Paralelamente a esse projeto de lei federal, há também algumas iniciativas isoladas em nível estadual. Este blogue teve conhecimento de duas delas. Uma é a lei nº 7.834/2016 do estado de Alagoas, originada por um projeto de lei de 2015. Esta lei está, teoricamente, em vigor no estado. Buscaremos informações complementares sobre a efetividade concreta dessa lei nos supermercados de lá. A outra iniciativa é o projeto de lei nº 3.859/2018, em tramitação na Assembleia Legislativa do Rio de Janeiro. O último registro de tramitação desse projeto disponível no portal dessa casa legislativa data do início deste mês, agosto de 2021. Na prática, o projeto ainda não está aprovado.
Se, por um lado, os estabelecimentos comerciais poderiam ter o interesse de prestar um bom serviço a seus fregueses, fornecendo informações transparentes que facilitem suas escolhas, por outro, eles têm negócios milionários com seus parceiros fornecedores. Tendem, portanto, a se alinhar com os interesses destes últimos.
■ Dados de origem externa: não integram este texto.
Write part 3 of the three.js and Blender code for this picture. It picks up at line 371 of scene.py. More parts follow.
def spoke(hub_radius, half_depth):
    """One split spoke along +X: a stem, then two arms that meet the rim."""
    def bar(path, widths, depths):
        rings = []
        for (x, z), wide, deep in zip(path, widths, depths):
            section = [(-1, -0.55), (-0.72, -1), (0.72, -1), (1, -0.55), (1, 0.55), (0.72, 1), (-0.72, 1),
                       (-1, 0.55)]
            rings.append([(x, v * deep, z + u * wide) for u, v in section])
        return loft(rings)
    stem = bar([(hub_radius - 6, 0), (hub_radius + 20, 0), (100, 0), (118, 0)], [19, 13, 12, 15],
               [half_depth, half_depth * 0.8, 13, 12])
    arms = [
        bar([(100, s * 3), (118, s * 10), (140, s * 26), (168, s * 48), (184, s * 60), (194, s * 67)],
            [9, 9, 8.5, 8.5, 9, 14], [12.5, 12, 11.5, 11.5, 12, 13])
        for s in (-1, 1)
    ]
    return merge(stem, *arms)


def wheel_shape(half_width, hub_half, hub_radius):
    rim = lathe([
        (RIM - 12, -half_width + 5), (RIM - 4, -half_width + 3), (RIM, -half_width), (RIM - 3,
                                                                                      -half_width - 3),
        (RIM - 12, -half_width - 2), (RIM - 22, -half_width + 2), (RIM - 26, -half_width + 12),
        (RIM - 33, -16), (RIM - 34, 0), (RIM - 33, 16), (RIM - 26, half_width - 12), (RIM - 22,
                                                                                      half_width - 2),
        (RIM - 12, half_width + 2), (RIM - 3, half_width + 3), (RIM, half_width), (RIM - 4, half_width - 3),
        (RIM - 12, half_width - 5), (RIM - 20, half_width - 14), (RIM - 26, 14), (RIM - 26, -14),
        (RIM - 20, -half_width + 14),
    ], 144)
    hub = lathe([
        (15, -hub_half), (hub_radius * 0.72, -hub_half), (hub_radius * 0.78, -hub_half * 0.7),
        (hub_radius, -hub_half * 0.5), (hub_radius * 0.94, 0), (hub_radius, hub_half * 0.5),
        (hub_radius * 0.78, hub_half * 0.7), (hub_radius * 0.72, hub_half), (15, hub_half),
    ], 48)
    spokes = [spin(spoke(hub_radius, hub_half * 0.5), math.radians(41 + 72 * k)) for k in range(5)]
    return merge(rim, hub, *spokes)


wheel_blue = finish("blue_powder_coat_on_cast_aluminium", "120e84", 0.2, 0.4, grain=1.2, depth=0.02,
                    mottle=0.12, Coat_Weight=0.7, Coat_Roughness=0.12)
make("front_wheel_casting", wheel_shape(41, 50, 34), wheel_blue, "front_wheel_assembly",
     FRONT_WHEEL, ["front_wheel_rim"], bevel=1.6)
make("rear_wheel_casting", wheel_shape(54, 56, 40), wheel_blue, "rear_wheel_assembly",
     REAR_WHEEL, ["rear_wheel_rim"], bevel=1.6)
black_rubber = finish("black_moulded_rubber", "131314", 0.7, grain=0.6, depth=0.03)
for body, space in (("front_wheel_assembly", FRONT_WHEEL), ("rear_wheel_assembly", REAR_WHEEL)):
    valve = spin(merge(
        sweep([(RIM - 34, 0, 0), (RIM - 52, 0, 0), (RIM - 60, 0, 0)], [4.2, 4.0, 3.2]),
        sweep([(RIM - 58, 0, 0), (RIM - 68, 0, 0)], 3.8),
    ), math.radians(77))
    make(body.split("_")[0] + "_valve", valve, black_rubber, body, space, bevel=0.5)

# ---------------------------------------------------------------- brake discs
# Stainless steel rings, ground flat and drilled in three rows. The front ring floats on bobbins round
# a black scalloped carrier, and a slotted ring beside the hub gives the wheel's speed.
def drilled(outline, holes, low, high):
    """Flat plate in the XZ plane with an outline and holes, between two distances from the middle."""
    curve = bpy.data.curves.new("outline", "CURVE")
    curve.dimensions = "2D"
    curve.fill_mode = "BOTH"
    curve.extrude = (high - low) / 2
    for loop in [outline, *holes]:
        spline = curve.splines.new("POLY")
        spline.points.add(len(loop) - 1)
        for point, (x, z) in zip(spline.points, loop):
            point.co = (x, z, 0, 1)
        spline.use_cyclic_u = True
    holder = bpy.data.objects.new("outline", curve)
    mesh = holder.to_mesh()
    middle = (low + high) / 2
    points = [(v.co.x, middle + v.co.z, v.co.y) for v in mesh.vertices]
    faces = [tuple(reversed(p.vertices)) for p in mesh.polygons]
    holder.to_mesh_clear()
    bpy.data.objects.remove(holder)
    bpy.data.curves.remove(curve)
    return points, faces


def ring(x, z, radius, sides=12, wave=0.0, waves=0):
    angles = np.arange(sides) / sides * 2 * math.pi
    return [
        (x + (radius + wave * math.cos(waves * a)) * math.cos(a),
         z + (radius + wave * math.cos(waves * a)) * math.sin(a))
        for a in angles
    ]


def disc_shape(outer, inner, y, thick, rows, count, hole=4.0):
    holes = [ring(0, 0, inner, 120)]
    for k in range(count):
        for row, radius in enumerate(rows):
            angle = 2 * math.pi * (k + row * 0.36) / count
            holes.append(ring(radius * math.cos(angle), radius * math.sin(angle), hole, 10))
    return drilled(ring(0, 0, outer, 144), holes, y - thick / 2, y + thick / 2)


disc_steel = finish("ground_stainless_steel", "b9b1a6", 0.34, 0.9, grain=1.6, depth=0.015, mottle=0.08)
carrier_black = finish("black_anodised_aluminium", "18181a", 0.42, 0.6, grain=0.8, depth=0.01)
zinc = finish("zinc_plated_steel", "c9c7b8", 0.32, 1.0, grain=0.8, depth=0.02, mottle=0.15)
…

Ao não informar o preço por unidade de medida, podem beneficiar-se de promoções enganosas, nas quais vendem mais caro produtos que deveriam ser mais baratos. Podem também usar as diferenças de quantidade para mascarar diferenças de preço dos produtos de qualidades diferentes.
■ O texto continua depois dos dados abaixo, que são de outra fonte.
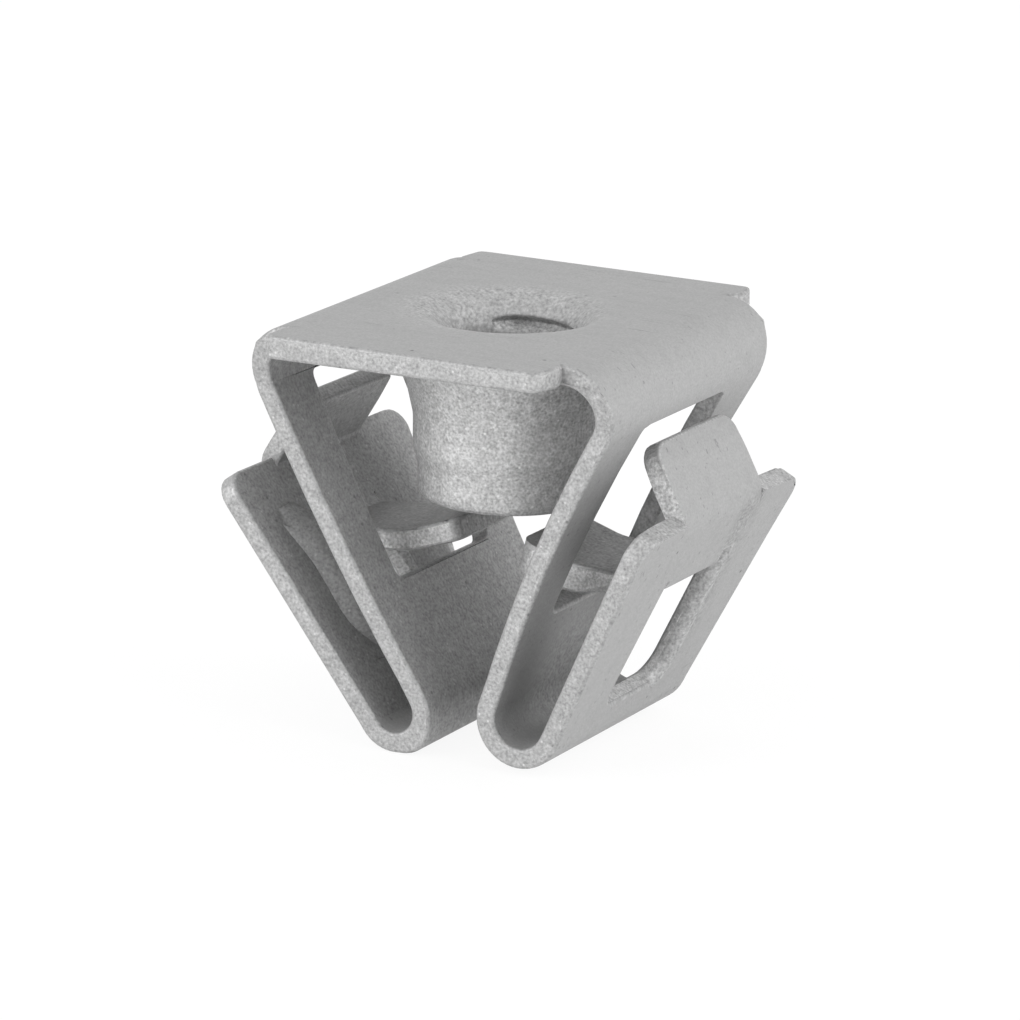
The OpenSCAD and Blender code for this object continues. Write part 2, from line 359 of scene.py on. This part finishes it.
def finish_film(nodes, links, surface, colour, height, roughness, depth, metallic):
    """Joins a film's colour, sheen and relief to its surface."""
    links.new(colour, surface.inputs["Base Color"])
    sheen = ramp(nodes, links, height, [(0.3, roughness + 0.08), (0.7, roughness - 0.06)])
    links.new(sheen, surface.inputs["Roughness"])
    surface.inputs["Metallic"].default_value = metallic
    bump = nodes.new("ShaderNodeBump")
    bump.inputs["Distance"].default_value = depth * MM
    bump.inputs["Strength"].default_value = 1.0
    links.new(height, bump.inputs["Height"])
    links.new(bump.outputs["Normal"], surface.inputs["Normal"])


def rough_film(name, base, mottle, grain_size, roughness, depth, seed):
    """Zinc flake over drawn, sheared or pressed steel."""
    material, nodes, links, surface = node_tree(name)
    colour, height = mottled(nodes, links, base, mottle, grain_size, seed)
    colour = marks(nodes, links, colour, spacing=0.4, size=0.065, rarity=0.55,
                   level=base * 1.4, seed=seed)
    colour = marks(nodes, links, colour, spacing=0.6, size=0.09, rarity=0.65,
                   level=base * 0.55, seed=seed + 3)
    finish_film(nodes, links, surface, colour, height, roughness, depth, metallic=0.35)
    return material


def smooth_film(name, base):
    """Zinc flake over rolled steel: faint rolling lines, scratches and a few pits."""
    material, nodes, links, surface = node_tree(name)
    colour, height = mottled(nodes, links, base, mottle=0.06, grain_size=0.09, seed=1)
    lines = grain(nodes, links, stretch=(0.14, 1, 1), scale=1.6, detail=3.0, seed=12)
    lines = ramp(nodes, links, lines, [(0.3, 0.95), (0.52, 1.0)])
    colour = blend(nodes, links, "MULTIPLY", 1.0, colour, lines)
    scratches = grain(nodes, links, stretch=(0.1, 1.6, 1), scale=3.2, detail=1.0, seed=31)
    scratches = ramp(nodes, links, scratches, [(0.255, 0.72), (0.29, 1.0)])
    colour = blend(nodes, links, "MULTIPLY", 1.0, colour, scratches)
    colour = marks(nodes, links, colour, spacing=1.3, size=0.1, rarity=0.72,
                   level=base * 0.4, seed=4)
    colour = marks(nodes, links, colour, spacing=0.45, size=0.06, rarity=0.82,
                   level=base * 0.72, seed=8)
    dimple = round_the_collar(nodes, links, inner=3.3, outer=4.7, off_x=-0.5)
    rough, grainy = mottled(nodes, links, base * 1.12, mottle=0.22, grain_size=0.13, seed=20)
    colour = blend(nodes, links, "MIX", dimple, colour, rough)
    height = blend(nodes, links, "MIX", dimple, height, grainy)
    scuff = beside_the_slots(nodes, links)
    scuffed, scuffs = mottled(nodes, links, base * 0.93, mottle=0.2, grain_size=0.13, seed=40)
    colour = blend(nodes, links, "MIX", scuff, colour, scuffed)
    # Painted shade: the right leg's outer face below the fold is darkened to 0.8.
    colour = blend(nodes, links, "MULTIPLY", painted_fold_shade(nodes, links), colour, 0.8)
    height = blend(nodes, links, "MIX", scuff, height, scuffs)
    finish_film(nodes, links, surface, colour, height, roughness=0.58, depth=0.006, metallic=0.3)
    return material


FILMS = [
    smooth_film("zinc_flake_rolled", base=0.4),
    rough_film("zinc_flake_inner", base=0.385, mottle=0.2, grain_size=0.12,
               roughness=0.55, depth=0.012, seed=3),
    rough_film("zinc_flake_sheared", base=0.455, mottle=0.24, grain_size=0.12,
               roughness=0.5, depth=0.02, seed=7),
    # The drawn film is the collar's own coating, and it is also used as painted light on slot
    # walls and front cuts.
    rough_film("zinc_flake_drawn_and_painted_light", base=0.58, mottle=0.28, grain_size=0.11,
               roughness=0.45, depth=0.02, seed=9),
    rough_film("zinc_flake_thread", base=0.4, mottle=0.3, grain_size=0.12,
               roughness=0.45, depth=0.02, seed=15),
    rough_film("zinc_flake_edge", base=0.42, mottle=0.2, grain_size=0.12,
               roughness=0.5, depth=0.015, seed=17),
]
ROLLED, INNER, SHEARED, DRAWN_AND_PAINTED_LIGHT, THREAD, EDGE = range(len(FILMS))


# ---------------------------------------------------------------- where a place belongs


def on_arm(x, z):
    """Distance up an arm from its root, and height over its inner face."""
    root, lean = (LEFT_ARM_ROOT, LEFT_ARM_LEAN) if x < 0 else (RIGHT_ARM_ROOT, RIGHT_ARM_LEAN)
    lean = math.radians(lean)
    out, up = abs(x) - abs(root[0]), z - root[1]
    return (math.cos(lean) * out + math.sin(lean) * up,
            math.cos(lean) * up - math.sin(lean) * out)


def up_arm(x, z):
    """Distance up the arm whose sheet holds the place, or a negative one beside it."""
    along, height = on_arm(x, z)
    return along if within(height, ARM_DEPTH) else -1.0


def near_left_leg(x, z):
    return abs(x - LEG_TOP[0] - (LEG_TOP[1] - z) * LEG_SLOPE) < LEG_NEAR


def on_tongue_flat(y, z):
    return abs(y) < TONGUE_FLAT_HALF and z < -6.0


def by_tongue(x, y, z, out_to):
    return abs(y) < TONGUE_HALF and within(z, TONGUE_Z) and abs(x) < out_to


# Slot walls get the brighter drawn film: painted light on walls that the lamps leave darker.
def in_painted_lit_slot(x, y, z):
    along, height = on_arm(x, z)
    head = RIGHT_SLOT_HEAD if x > 0 else LEFT_SLOT_HEAD
    return abs(y) < SLOT_SIDE and SLOT_FOOT < along < head and -0.79 < height < -0.01


# ---------------------------------------------------------------- the nut


def nut_copy():
    """The folded strip with its collar, merged into one skin."""
    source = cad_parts["panel_nut"]
    nut = source.copy()
    nut.data = source.data.copy()
    nut.name = "folded_nut"
    nut.data.name = "folded_nut"
    nut.parent = None
    bpy.context.scene.collection.objects.link(nut)
    nut.matrix_world = Matrix()
    nut.data.materials.clear()
    carry_films(nut)
    edit_all(nut, "VERT")
    bpy.ops.mesh.remove_doubles(threshold=MERGE * MM)
    leave_edit()
    return nut


def label_faces(nut):
    """Gives each face its film. A rolled face lies one sheet from the strip's other side."""
    mesh = nut.data
    tree = BVHTree.FromPolygons(
        [v.co for v in mesh.vertices], [p.vertices for p in mesh.polygons]
    )
    for face in mesh.polygons:
        out = face.normal
        hit = tree.ray_cast(face.center - out * 0.01 * MM, -out, 40 * MM)
        depth = hit[3] / MM if hit[3] is not None else math.inf
        face.material_index = film_of_face(*face.center / MM, out, depth)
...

Na ponta da cadeia econômica encontra-se o consumidor, aparentemente sozinho. Enquanto não temos leis efetivas a esse respeito, parece que a única alternativa para se defender desse tipo de armadilha é perder a resistência em lidar com números e jamais ter vergonha de usar a calculadora na frente da gôndola ao escolher as compras.